The hub of the Lake Michigan village Little Nation, Luuce’s is the sort of place where patrons do not meet someone for the first time. Here, they grew up—and apart—together. Failed ambitions, and failures as lovers, bluster and tenderness alike unfold within the tavern’s walls in ways that are profound and gut wrenching. Helen Luuce works hard to keep the beat up tavern open, and her daughter safe. But when a drifter shows up and volunteers to patch the leaky roof for a meal, the threat to the girl is unimaginable.
Luuce Talk Tavern is an evocative and nuanced tale, deftly woven together by director Jeanette Mason, her fifth collaboration with the playwright. Omen has created characters that are at once original and timeless, painfully believable, yet surreal: A crazed woodsman and his sweet, mousey wife, the angelic drifter who can fix almost anything but what matters most, a banker whose cowboy days are behind him but goes on shooting blanks. The dialog is crisp, poetic and real. Did I mention the swan? Ah, but it is a mute. More on that later.
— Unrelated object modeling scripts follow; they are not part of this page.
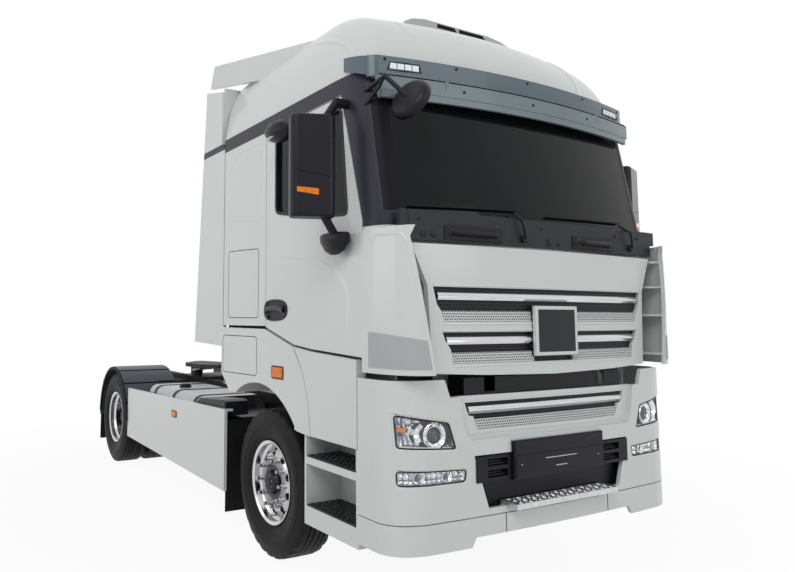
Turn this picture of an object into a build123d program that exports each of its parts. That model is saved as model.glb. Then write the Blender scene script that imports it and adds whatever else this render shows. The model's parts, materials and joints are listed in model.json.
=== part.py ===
"""Cab-over tractor unit with two axles, in millimetres.

+X is the vehicle's left, the front faces -Y, +Z is up. The origin is on the ground, in the
middle of the length. Lengths along the vehicle are given from the front axle.
"""
import os
from math import cos, radians, sin

from build123d import *

# Chassis
WHEELBASE = 4000
FRONT_OVERHANG = 1732
REAR_OVERHANG = 850
FRONT_AXLE_Y = (FRONT_OVERHANG - WHEELBASE - REAR_OVERHANG) / 2
RAIL_OUT = 425
RAIL_HEIGHT = 270
RAIL_FLANGE = 75
RAIL_WALL = 8
RAIL_TOP = 1030
RAIL_FRONT = -1180
CROSS_SIZE = 90

# Wheels
TYRE_R = 530
TYRE_WIDTH = 300
TYRE_SHOULDER = 26
RIM_R = 298.5
BEAD_R = 284.5
RIM_WELL_R = 258
RIM_WIDTH = 250
RIM_WALL = 9
SEAT_GAP = 0.3
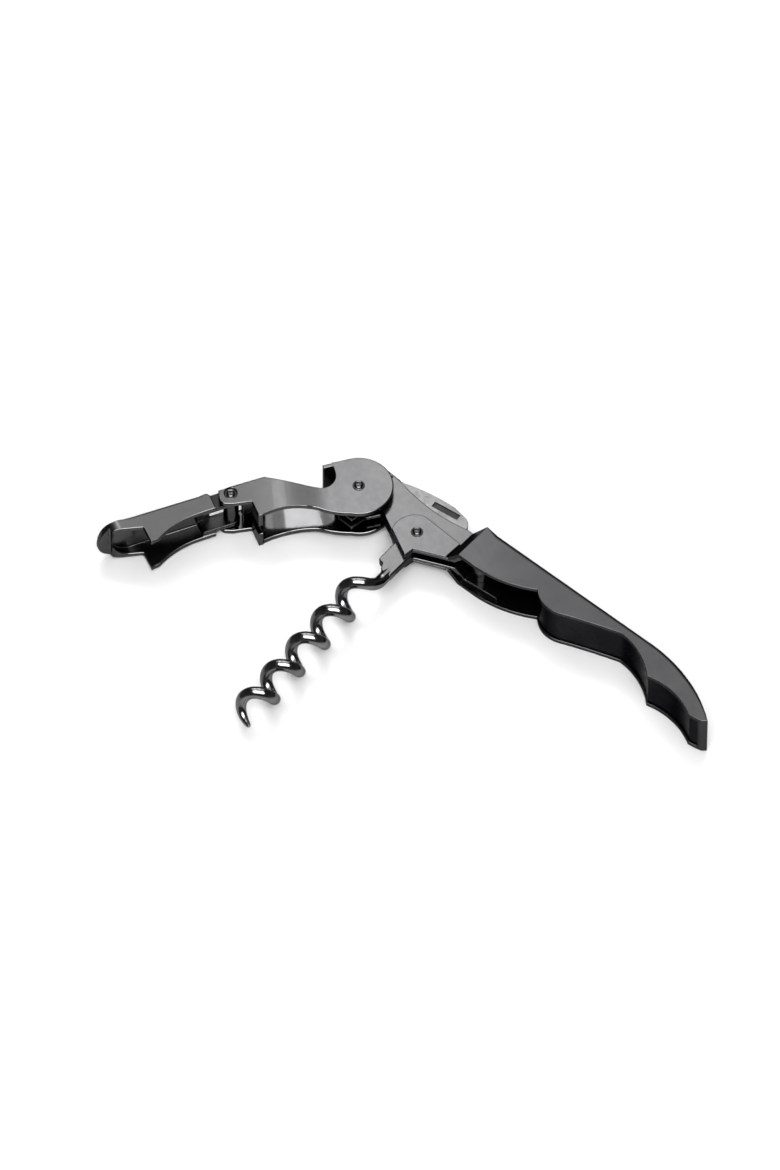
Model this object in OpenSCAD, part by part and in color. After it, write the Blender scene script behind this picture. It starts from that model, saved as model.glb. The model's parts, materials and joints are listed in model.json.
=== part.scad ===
// Lever corkscrew with a two-stage hinged lever, lying on its side with the
// lever and the worm folded out.
// +X runs along the handle towards its tail, +Y towards the handle's back,
// and every rivet stands along Z. z = 0 is the surface the corkscrew lies on.

/* [Overall] */
// Thickness across the handle sleeve and the widest part of the lever
thick = 12.5; // [12.2:0.1:13]

/* [Handle] */
// Distance from the worm rivet to the tail of the sleeve
tail_x = 90; // [88:0.5:93]
// Distance from the worm rivet to the front edge of the sleeve
sleeve_front = 13.4; // [13.2:0.1:13.6]
// Height of the sleeve's straight back above the worm rivet
back_y = 10.4; // [10.2:0.1:10.6]
// Sheet thickness of the sleeve
sleeve_wall = 1.1; // [1:0.05:1.2]

/* [Neck] */
// Clear gap between the two neck plates
neck_gap = 2.3; // [2.3:0.05:2.4]
// Sheet thickness of the neck plates
neck_wall = 1; // [0.9:0.05:1]
// Thickness of the cheek plates round the worm rivet
cheek_wall = 0.65; // [0.6:0.05:0.65]

/* [Lever] */
// Distance between the lever rivet and the hinge rivet
stage_one = 30.9; // [30.5:0.1:31.5]
// Direction of the first stage, degrees from +X
stage_one_angle = -133.1; // [-134:0.1:-132]
// Radius of the lever's round head
head_r = 8.4; // [8.3:0.05:8.6]
// Sheet thickness of the lever
lever_wall = 1.35; // [1.3:0.05:1.35]
// Length of the second stage beyond the hinge rivet
stage_two = 33.8; // [33.5:0.1:34.5]
// Direction of the second stage, degrees from +X
stage_two_angle = -117.5; // [-119:0.1:-116]

/* [Worm] */
// Direction of the worm's axis, degrees from +X
worm_angle = -85.8; // [-87:0.1:-85]
// Distance between the worm's turns
pitch = 10; // [9.8:0.05:10.2]
// Radius of the wire's centre line about the worm's axis
coil_r = 2.87; // [2.8:0.01:2.9]
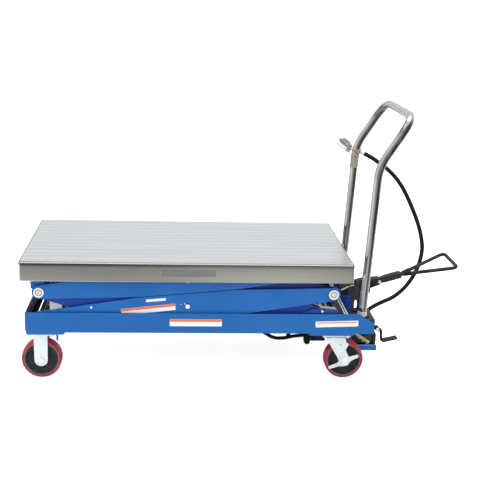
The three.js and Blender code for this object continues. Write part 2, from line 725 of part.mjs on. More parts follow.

The set is electric, and so homespun it will make you long for the company of Little Nation, or a drink—maybe both. The production’s lighting, sound and overall design are excellent. “The Secrets of The Luuce Talk Tavern” is playing at the Old Town Playhouse’s studio theater to sold out audiences.
Short on money for repairs, but not lacking heart, Helen Luuce (Lilli Zaunner) is determined to save the business her father left her, and to leave something in turn for her daughter Lizzie (Veda DeAgro-Ruopp). Helen also had a wild past—a very wild past—that she has shielded from Lizzie. Customers call her Hellon-Wheels, but think “Mother Courage” here. Ms. Zaunner brings a brazen though not cocky self-assurance to a role that demanded plenty of it.
The idealist Lizzie’s need is also green, but not the stuff her mother wants.  An impish and brilliant girl of twelve or so who unmercifully outwits customers, she aims to save the world and stop the manic curmudgeon Burt Cohodas (Al Lien) from cutting down trees at the beach. (The young Ms. DeAgro-Ruopp plays Lizzie with a sass and vulnerability that no doubt merit her already impressive stage credits.)
Her plan to sneak away to a conference in Chicago to see the environmentalist Barry Lopez is a tender moment in a barroom of travail. After all, she innocently claims, she had found a bargain of a motel “that rents rooms by the hour.”
Banker Clyde (Bart Ingraham) at first refuses to help Helen with the refinancing of the tavern, though he has a plan for her. Men of his stripe usually do.  He strikes a seemingly odd allegiance with Lizzie.
But the story turns on the drifter Van Mann, an itinerant worker and war vet whose poetic grace and mental illness give him a freakish capacity to rhyme and pun as easily as others might breathe. Played by Michael DeAgro, Van Mann comes to Luuce’s Tavern with a renewed hope of finding his place in the world. “Folks hold tighter than cold holds,” he says at one point, as much seeking shelter from the November rain as he is seeking forgiveness from the secret that hounds—and binds—him.
As the drama unfolds inside Luuce’s, the swan, its wing broken, struggles for its life on the beach. Found by Minnie Cohodas (Bonnie Deigh), the dying bird pulls at the frayed sensibilities of the townsfolk like an impending election. What to do about the swan? Conservation officer Susan (Sarah Bielman) explains—between whiskeys—that a mute is an invasive to Michigan and should be euthanized.
Minnie, so neglected by her chainsaw toting husband Burt that her own terminal illness seems a blessing, protests. “None of us really belong here,” she says.
Displaced. Wounded. Invasive.  Perhaps that is the not-so-secret message of this rich and haunting play: We try our damnedest to belong anyway.